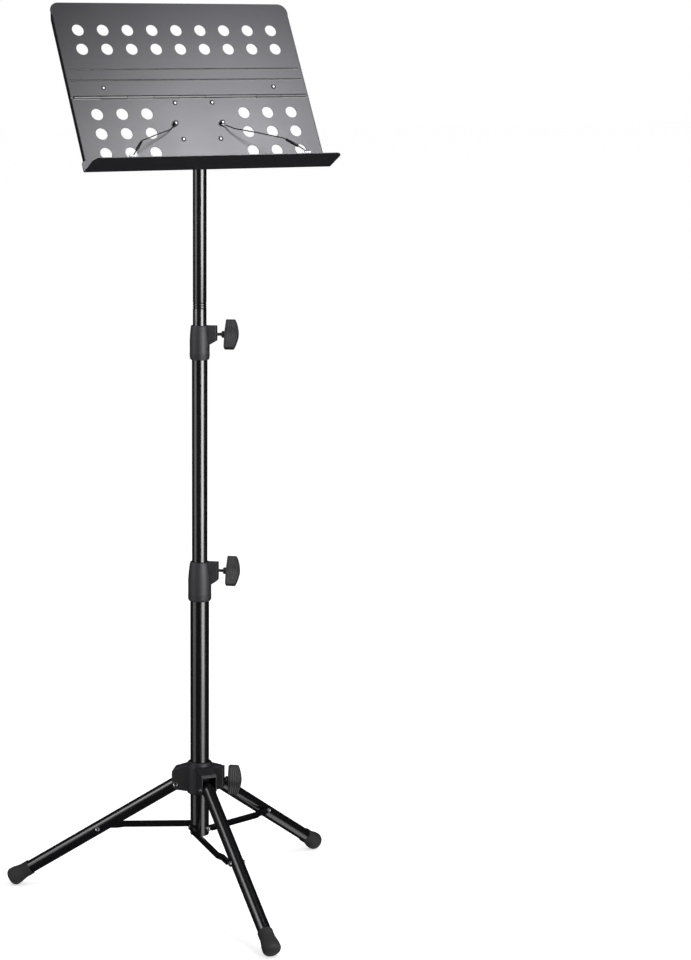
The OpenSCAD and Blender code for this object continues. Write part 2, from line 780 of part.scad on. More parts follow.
// Shouldered rivets that the page arms turn on
module arm_rivets() {
    color(steel) on_desk() for (s = [-1, 1]) translate([s * arm_pivot[0], arm_pivot[1], 0]) {
        translate([0, 0, -sheet]) cylinder(h = sheet + 4.2, r = pin_r);
        cylinder(h = 0.9, r = 4.4);
        translate([0, 0, 4.2]) dome(4.8, 1.5);
        translate([0, 0, -sheet]) rotate([180, 0, 0]) dome(4, 1.2);
    }
}

// Z runs along the wire's outer stretch from its last bend
module along_arm_end(s) {
    d = arm_route[3] - arm_route[2];
    on_desk() mirror([s < 0 ? 1 : 0, 0, 0]) translate(arm_route[2])
        rotate([0, acos(d[2] / norm(d)), atan2(d[1], d[0])]) children();
}

module arm_sleeve(s) {
    run = norm(arm_route[3] - arm_route[2]);
    color("#141416") along_arm_end(s) translate([0, 0, run * 0.14]) difference() {
        cylinder(h = run * 0.74, r = 2.1, $fn = 32);
        translate([0, 0, -1]) cylinder(h = run, r = wire_r, $fn = 24);
    }
}

// Small clear roller on the wire's end that rests on the shelf's front edge
module arm_foot(s) {
    e = arm_route[4];
    d = e - arm_route[3];
    color("#dfe3e6") on_desk() mirror([s < 0 ? 1 : 0, 0, 0]) difference() {
        translate([e[0] - 8.5, e[1] - 0.9, e[2]]) x_rod(0, 17, 1.9);
        translate(e) rotate([0, acos(d[2] / norm(d)), atan2(d[1], d[0])])
            translate([0, 0, -6]) cylinder(h = 6.2, r = wire_r + 0.08, $fn = 24);
    }
}

lower_tube();
tube_end_plug();
strut_pins();
lower_clamp_sleeve();
lower_clamp_nut();
hub_body();
leg_rivets();
hub_clamp_nut();
hub_pad();
hub_screw();
hub_knob();
leg_tube(1);  // leg_tube_1
leg_tube(2);  // leg_tube_2
leg_tube(3);  // leg_tube_3
foot(1);  // foot_1
foot(2);  // foot_2
foot(3);  // foot_3
leg_pin(1);  // leg_pin_1
leg_pin(2);  // leg_pin_2
leg_pin(3);  // leg_pin_3
strut(1);  // strut_1
strut(2);  // strut_2
strut(3);  // strut_3
strut_rivet(1);  // strut_rivet_1
strut_rivet(2);  // strut_rivet_2
strut_rivet(3);  // strut_rivet_3
lower_pad();
lower_screw();
lower_knob();
middle_glide();
middle_tube();
upper_clamp_sleeve();
upper_clamp_nut();
upper_pad();
upper_screw();
upper_knob();
upper_glide();
upper_tube();
tilt_head();
desk_bracket();
bracket_rivets();
tilt_bolt();
tilt_washer();
tilt_knob();
tilt_knob_nut();
lower_panel();
fold_pin();
arm_rivets();
upper_panel();
hinge_leaf();
leaf_rivets();
arm_wire(-1);  // arm_wire_left
arm_wire(1);  // arm_wire_right
arm_sleeve(-1);  // arm_sleeve_left
arm_sleeve(1);  // arm_sleeve_right
arm_foot(-1);  // arm_foot_left
arm_foot(1);  // arm_foot_right
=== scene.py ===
# %% [markdown]
# # A folding music stand
# A stand for sheet music has a perforated steel desk on a pole of three sliding tubes, and a tripod that
# folds like an umbrella. The CAD model holds every size and every joint. This lesson keeps the CAD tubes,
# gives every part a real finish, and replaces the moulded, pressed and bent parts with finer meshes.

# %% Load the CAD frame
import json
import math

import bmesh
import bpy
from mathutils import Matrix, Vector

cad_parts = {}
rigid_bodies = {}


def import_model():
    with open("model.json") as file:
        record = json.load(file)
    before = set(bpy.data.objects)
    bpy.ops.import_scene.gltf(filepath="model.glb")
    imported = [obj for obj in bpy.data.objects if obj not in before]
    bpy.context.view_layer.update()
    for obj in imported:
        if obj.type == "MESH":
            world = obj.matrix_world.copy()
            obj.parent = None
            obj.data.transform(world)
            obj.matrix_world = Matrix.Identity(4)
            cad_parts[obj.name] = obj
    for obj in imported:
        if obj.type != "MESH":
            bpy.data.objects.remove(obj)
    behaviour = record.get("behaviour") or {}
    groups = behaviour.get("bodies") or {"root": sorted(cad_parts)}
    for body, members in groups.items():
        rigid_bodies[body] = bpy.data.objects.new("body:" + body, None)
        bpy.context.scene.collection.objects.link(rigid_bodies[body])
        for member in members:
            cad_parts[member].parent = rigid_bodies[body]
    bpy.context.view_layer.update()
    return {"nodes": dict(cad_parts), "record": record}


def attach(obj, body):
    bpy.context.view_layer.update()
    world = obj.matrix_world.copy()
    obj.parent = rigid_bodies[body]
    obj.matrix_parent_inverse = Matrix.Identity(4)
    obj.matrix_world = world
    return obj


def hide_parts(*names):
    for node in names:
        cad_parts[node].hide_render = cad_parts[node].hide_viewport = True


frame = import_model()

scene = bpy.context.scene
nodes = frame["nodes"]
body_of = {node: body for body, members in frame["record"]["behaviour"]["bodies"].items()
           for node in members}
MM = 0.001

# %% [markdown]
# ## The camera
# The stand is tall and thin, so it is seen through a long lens from about four and a half metres. That
# keeps the pole nearly parallel. The camera looks down a little and the frame is shifted sideways, so
# that the pole stands left of the middle with free room on its right.

# %% Camera
CAMERA_TILT, CAMERA_TURN = 9.72, 26.62
camera_data = bpy.data.cameras.new("camera")
camera_data.sensor_width = 36.0
camera_data.lens = 94.86
camera_data.shift_x = 0.15198
camera = bpy.data.objects.new("camera", camera_data)
camera.location = (-2.0529, -4.0956, 1.5779)
camera.rotation_euler = (math.radians(90 - CAMERA_TILT), 0, math.radians(-CAMERA_TURN))
scene.collection.objects.link(camera)
scene.camera = camera
print(f"camera {camera_data.lens:.1f} mm, {camera.location.length:.2f} m from the origin")

# %% [markdown]
# ## Colours and nodes
# Paint charts give sRGB hex codes, but shaders work in linear light, so one function does the change.
# A second one adds a shader node with its settings and links, which keeps each finish to a few lines.

# %% Helpers for colours and nodes
def linear(code):
    """Linear RGBA of an sRGB hex code."""
    parts = [int(code[i:i + 2], 16) / 255 for i in (1, 3, 5)]
    return [c / 12.92 if c <= 0.04045 else ((c + 0.055) / 1.055) ** 2.4 for c in parts] + [1.0]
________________
Every line above that contains the word "copy" should be reported.

→ RESULT OF THE EXERCISE
            world = obj.matrix_world.copy()
    world = obj.matrix_world.copy()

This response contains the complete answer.